* EXERCISE: For this exercise, write out exactly, and only, the lines running from the line that contains "button_rise / 2)" through the line that contains "record = json.load(file)".

* TASK INPUTS:

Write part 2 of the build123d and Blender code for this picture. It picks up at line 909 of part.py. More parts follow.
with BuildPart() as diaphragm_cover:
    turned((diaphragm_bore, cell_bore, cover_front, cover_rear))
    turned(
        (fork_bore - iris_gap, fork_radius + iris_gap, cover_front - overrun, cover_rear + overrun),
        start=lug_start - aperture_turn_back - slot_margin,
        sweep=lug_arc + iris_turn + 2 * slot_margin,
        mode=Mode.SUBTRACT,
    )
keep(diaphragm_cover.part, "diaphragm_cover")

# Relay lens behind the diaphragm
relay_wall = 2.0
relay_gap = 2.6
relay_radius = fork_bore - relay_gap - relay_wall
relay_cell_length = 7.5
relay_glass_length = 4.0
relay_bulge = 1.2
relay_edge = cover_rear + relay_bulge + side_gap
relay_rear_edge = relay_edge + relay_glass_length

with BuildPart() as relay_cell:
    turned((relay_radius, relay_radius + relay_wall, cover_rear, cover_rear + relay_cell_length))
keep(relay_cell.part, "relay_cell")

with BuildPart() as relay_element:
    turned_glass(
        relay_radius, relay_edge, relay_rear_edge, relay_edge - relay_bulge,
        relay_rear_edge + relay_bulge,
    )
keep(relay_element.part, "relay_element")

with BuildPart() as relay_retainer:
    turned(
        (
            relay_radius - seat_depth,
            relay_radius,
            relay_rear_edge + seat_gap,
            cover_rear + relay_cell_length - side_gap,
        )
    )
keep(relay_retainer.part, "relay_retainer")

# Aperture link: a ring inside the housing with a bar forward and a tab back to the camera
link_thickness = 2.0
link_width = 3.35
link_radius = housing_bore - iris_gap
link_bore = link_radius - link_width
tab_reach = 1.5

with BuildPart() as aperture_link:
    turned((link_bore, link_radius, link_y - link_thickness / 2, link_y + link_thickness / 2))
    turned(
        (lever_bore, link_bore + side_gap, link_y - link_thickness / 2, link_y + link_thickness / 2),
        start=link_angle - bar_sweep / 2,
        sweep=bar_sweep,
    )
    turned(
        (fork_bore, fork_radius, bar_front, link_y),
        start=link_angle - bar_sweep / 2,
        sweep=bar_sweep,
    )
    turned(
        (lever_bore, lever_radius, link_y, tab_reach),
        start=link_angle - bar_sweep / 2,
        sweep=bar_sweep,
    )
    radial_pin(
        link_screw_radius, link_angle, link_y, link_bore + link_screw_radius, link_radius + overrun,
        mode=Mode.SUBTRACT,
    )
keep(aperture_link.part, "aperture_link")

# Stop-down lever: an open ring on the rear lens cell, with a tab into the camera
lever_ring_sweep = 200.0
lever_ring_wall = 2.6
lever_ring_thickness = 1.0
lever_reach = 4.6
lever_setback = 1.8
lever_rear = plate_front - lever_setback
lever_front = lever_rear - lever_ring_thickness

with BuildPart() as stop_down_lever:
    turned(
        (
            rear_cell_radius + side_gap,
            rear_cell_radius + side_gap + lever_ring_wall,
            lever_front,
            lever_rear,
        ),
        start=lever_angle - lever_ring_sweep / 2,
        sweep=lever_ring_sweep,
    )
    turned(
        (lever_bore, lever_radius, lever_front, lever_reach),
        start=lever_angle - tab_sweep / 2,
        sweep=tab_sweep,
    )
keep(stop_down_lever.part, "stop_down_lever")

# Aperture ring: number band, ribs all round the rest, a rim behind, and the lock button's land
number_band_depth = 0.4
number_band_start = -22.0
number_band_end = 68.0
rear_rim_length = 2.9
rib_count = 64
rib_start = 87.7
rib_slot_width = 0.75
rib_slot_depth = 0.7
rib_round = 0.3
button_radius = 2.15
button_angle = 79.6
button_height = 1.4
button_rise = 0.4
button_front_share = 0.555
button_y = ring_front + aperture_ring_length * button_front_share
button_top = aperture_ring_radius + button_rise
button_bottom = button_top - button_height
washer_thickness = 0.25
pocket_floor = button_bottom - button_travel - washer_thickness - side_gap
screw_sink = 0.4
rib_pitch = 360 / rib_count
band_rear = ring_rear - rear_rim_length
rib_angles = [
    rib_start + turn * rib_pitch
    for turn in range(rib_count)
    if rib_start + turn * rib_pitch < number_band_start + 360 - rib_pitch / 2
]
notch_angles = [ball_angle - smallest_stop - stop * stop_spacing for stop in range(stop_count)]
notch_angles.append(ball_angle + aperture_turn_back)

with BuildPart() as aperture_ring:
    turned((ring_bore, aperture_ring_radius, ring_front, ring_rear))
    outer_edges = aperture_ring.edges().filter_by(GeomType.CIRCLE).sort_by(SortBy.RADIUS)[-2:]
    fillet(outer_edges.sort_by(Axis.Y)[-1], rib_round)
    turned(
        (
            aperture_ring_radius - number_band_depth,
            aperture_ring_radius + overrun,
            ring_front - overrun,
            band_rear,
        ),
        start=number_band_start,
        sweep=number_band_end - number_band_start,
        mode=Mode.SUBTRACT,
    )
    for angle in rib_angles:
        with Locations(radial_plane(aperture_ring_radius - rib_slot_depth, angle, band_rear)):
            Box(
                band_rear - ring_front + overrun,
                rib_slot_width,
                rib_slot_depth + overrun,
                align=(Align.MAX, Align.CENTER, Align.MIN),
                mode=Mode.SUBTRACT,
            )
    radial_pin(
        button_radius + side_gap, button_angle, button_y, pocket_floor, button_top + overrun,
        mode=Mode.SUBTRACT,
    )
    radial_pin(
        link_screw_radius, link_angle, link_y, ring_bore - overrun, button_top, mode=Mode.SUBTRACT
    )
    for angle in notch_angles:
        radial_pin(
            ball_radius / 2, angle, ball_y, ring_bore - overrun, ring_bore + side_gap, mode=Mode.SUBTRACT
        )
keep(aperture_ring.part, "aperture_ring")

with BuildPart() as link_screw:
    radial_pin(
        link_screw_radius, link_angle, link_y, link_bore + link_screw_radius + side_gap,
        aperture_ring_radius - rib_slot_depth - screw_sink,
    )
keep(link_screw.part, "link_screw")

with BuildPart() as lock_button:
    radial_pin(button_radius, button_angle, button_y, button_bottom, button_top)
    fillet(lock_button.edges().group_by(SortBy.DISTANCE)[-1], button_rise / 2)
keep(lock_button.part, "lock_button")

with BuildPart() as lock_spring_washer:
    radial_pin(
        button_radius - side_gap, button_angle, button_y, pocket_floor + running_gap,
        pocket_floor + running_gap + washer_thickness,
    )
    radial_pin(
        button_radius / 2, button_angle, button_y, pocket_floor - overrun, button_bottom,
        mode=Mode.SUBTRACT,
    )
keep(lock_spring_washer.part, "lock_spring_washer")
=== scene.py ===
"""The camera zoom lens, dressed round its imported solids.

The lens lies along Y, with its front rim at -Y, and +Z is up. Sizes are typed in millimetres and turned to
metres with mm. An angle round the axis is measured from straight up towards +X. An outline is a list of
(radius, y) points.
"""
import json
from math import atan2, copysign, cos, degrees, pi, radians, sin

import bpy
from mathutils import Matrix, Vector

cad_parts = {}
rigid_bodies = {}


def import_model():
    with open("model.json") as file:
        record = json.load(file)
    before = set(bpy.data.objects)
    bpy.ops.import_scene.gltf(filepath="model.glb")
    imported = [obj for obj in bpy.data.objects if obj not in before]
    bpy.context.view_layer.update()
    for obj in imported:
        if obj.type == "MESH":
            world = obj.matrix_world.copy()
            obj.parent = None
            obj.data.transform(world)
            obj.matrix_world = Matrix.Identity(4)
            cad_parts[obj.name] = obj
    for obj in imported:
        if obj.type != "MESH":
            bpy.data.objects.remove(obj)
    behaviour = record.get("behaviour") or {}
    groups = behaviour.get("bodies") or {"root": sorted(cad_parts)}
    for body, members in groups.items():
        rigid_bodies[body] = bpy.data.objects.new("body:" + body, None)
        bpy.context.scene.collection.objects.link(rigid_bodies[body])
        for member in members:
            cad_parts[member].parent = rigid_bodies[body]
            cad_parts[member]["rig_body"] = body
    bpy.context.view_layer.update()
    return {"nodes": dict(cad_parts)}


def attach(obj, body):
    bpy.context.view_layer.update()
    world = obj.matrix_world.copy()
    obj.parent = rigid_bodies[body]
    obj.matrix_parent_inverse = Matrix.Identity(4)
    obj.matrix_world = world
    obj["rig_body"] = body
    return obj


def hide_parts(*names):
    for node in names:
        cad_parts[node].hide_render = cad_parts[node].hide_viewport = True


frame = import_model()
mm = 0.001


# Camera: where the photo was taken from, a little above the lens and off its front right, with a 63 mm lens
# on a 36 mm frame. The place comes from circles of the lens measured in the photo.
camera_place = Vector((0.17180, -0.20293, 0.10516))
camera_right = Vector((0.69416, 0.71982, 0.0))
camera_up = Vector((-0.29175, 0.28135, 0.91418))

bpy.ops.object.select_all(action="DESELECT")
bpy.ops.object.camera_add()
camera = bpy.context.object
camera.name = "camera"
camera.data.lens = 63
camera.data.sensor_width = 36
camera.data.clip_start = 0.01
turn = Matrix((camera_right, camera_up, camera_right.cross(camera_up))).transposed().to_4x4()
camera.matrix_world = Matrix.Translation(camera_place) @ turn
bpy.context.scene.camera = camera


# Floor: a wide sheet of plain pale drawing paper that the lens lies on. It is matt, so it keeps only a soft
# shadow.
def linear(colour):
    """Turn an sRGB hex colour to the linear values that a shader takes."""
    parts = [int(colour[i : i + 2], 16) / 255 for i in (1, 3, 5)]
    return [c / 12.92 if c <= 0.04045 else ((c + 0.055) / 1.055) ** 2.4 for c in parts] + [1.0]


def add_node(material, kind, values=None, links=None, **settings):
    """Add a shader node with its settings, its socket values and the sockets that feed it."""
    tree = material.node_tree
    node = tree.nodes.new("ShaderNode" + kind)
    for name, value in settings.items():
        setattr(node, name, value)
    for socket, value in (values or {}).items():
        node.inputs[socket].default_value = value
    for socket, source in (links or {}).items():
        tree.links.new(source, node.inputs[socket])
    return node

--

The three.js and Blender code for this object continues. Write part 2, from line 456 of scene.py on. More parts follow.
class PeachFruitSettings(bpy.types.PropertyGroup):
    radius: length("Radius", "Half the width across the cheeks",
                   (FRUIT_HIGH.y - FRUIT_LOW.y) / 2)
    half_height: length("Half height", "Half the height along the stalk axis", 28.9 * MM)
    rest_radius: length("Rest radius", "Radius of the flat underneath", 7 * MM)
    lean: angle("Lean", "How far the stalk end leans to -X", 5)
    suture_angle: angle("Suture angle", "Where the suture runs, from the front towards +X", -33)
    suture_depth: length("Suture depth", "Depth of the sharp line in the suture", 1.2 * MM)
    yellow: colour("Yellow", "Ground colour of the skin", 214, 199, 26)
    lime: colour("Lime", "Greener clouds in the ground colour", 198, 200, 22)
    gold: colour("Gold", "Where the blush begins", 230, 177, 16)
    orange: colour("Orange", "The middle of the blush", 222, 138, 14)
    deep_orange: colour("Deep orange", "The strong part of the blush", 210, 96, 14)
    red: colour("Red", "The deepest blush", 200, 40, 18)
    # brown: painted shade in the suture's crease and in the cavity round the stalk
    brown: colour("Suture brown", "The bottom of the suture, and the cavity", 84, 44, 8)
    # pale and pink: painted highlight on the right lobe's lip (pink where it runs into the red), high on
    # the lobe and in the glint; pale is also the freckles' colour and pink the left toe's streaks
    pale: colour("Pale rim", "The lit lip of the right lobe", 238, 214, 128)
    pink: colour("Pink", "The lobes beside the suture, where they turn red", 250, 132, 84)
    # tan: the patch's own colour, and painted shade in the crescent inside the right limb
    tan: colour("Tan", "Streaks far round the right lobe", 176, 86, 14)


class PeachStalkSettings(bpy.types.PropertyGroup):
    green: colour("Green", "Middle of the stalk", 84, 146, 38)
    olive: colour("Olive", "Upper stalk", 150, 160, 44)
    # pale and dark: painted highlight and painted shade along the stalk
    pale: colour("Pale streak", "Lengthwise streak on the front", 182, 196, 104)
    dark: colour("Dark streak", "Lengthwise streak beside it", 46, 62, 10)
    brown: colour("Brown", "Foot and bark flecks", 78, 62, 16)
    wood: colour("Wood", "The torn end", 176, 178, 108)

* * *

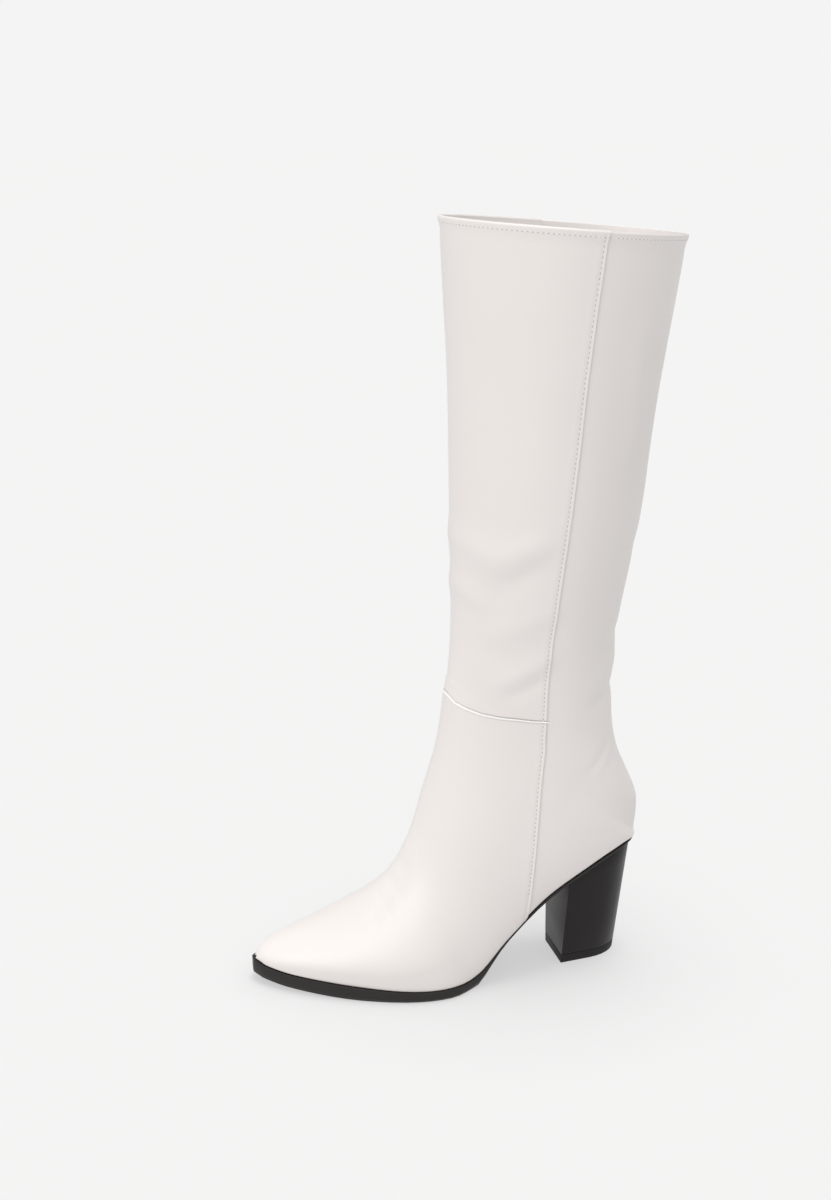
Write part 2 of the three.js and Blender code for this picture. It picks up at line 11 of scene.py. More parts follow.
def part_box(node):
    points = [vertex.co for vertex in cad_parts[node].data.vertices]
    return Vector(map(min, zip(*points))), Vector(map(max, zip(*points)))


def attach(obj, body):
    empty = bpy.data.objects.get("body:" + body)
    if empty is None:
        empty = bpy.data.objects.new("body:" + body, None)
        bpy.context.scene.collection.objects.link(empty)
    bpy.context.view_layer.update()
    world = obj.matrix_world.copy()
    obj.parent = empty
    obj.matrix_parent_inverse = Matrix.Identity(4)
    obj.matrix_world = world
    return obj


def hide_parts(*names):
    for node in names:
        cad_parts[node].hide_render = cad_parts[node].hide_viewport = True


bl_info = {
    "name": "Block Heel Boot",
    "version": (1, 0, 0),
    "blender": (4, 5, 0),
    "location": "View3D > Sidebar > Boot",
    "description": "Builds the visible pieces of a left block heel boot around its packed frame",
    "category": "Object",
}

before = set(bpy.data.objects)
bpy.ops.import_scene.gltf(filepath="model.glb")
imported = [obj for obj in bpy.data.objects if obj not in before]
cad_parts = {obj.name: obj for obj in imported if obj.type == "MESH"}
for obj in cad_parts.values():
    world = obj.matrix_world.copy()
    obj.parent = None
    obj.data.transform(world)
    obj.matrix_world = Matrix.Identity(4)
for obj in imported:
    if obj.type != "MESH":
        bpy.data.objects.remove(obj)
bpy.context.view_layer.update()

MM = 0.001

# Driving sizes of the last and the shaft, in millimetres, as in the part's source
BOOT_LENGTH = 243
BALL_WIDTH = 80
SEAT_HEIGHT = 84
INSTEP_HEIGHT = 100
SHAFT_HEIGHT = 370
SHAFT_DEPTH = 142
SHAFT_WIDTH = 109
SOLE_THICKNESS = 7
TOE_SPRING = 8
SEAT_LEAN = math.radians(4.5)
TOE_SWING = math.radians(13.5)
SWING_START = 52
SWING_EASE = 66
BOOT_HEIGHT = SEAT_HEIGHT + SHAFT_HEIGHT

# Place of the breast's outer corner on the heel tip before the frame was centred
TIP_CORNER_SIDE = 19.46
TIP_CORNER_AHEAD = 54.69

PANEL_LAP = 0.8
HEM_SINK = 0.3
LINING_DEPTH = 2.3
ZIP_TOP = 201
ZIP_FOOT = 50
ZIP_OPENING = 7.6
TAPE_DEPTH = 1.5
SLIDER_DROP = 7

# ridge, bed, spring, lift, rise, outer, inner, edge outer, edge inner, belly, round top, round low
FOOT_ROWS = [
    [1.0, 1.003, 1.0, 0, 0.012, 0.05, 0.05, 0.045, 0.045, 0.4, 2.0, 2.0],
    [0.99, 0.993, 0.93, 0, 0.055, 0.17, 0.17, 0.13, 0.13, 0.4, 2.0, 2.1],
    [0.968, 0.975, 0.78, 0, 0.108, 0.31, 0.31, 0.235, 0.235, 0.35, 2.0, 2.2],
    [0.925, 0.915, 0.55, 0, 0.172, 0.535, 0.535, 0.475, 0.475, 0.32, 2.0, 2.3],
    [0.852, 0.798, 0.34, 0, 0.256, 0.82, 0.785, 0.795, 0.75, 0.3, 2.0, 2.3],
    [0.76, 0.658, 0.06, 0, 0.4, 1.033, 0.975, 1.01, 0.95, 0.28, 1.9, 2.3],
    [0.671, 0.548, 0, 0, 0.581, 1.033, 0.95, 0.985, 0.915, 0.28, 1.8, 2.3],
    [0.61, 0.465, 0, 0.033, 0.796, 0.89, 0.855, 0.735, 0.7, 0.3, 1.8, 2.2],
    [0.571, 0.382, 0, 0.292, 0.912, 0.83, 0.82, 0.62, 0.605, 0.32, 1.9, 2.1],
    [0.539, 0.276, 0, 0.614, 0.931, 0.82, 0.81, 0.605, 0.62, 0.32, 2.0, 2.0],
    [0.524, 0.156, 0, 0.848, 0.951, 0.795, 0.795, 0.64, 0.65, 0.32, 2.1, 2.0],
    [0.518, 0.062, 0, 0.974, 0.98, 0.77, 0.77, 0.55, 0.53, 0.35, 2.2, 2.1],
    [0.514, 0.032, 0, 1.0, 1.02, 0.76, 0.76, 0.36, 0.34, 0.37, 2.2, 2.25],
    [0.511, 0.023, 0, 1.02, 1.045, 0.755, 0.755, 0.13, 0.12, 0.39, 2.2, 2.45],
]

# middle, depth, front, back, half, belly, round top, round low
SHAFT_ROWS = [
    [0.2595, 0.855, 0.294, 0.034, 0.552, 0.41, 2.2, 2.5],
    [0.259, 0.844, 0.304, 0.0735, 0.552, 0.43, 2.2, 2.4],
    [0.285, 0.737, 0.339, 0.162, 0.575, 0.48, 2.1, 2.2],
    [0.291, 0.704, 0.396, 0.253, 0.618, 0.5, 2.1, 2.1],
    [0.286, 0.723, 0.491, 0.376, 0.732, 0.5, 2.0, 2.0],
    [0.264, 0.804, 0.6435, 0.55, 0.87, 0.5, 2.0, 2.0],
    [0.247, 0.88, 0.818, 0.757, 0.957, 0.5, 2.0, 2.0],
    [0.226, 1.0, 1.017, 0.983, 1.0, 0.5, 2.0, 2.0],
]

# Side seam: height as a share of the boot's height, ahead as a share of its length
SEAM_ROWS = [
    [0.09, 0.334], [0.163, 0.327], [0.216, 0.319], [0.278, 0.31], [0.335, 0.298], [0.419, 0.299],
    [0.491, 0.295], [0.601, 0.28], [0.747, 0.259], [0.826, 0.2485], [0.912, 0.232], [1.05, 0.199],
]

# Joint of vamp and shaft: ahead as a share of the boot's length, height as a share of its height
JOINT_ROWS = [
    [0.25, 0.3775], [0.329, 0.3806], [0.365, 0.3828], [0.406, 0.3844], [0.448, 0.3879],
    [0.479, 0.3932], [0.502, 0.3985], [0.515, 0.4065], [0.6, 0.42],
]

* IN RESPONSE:
    fillet(lock_button.edges().group_by(SortBy.DISTANCE)[-1], button_rise / 2)
keep(lock_button.part, "lock_button")

with BuildPart() as lock_spring_washer:
    radial_pin(
        button_radius - side_gap, button_angle, button_y, pocket_floor + running_gap,
        pocket_floor + running_gap + washer_thickness,
    )
    radial_pin(
        button_radius / 2, button_angle, button_y, pocket_floor - overrun, button_bottom,
        mode=Mode.SUBTRACT,
    )
keep(lock_spring_washer.part, "lock_spring_washer")
=== scene.py ===
"""The camera zoom lens, dressed round its imported solids.

The lens lies along Y, with its front rim at -Y, and +Z is up. Sizes are typed in millimetres and turned to
metres with mm. An angle round the axis is measured from straight up towards +X. An outline is a list of
(radius, y) points.
"""
import json
from math import atan2, copysign, cos, degrees, pi, radians, sin

import bpy
from mathutils import Matrix, Vector

cad_parts = {}
rigid_bodies = {}


def import_model():
    with open("model.json") as file:
        record = json.load(file)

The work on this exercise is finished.